Still, Matthews said he would continue to work on grant-funded projects like the River Trail and the Armory Square renovation project that are already underway. He noted that initial funding for the first phase of the city's River Trail came during his term as mayor.
The nearly $3 million Armory Square renovation project has been years in the making and although some landscaping, parking lot and other exterior upgrades have been completed, major work on the project has yet to begin as the city awaits final funding from the sale of historic preservation tax credits.
"The armory project, as far as I know and have been told, has the funding in place and a business plan has been submitted," Matthews said. "But is all of the money for that project still going to be there next year? I don't know. The armory was also an issue when I left office back in 2003."

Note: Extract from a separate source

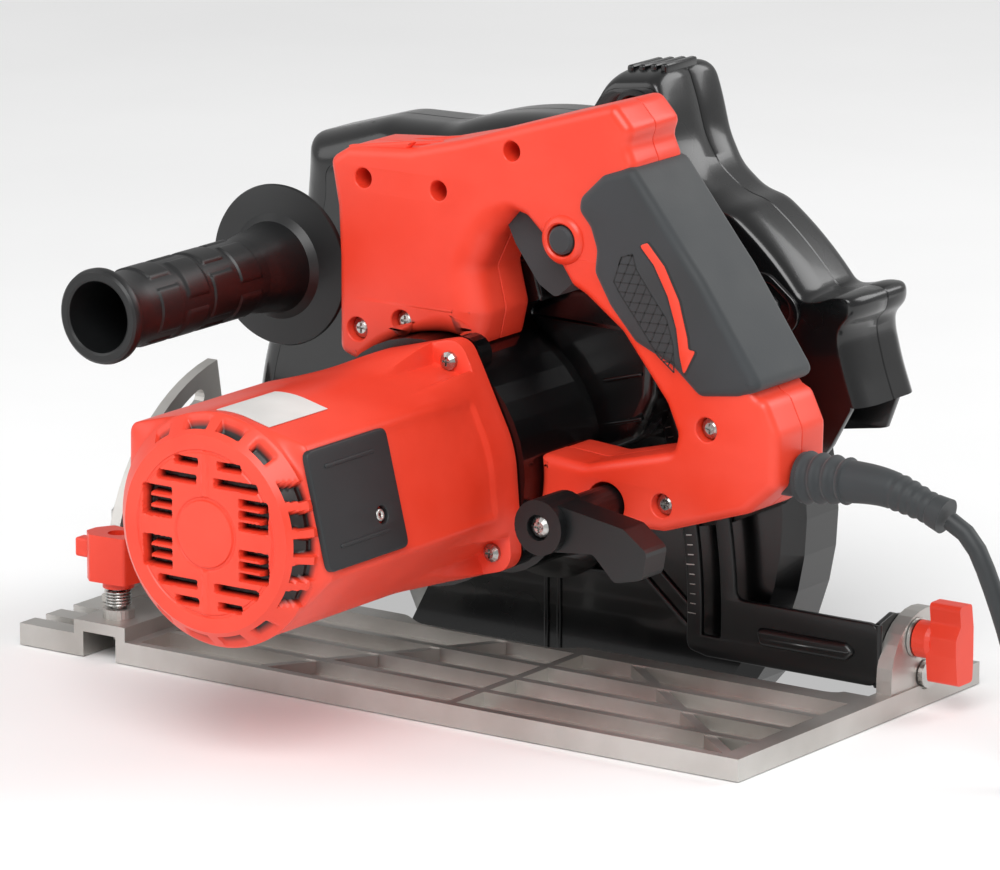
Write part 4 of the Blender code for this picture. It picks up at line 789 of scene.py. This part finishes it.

He noted there have been some concerns voiced over the years that the city's business plan for Armory Square, which includes a transportation hub and possible conference facilities, would put Marietta in direct competition with some area businesses.
Grimm said he believes the armory renovation has been delayed for so long because the city has pursued too many grants for the project.
"And the project is too broad and too wide to have a viable business plan that will work there at this time," he said. "I think we need to narrow the definition of what the purpose will be for the armory," Grimm said. "I believe if we more closely define what the use of the facility will be, we'll also be able to narrow down the costs of the project."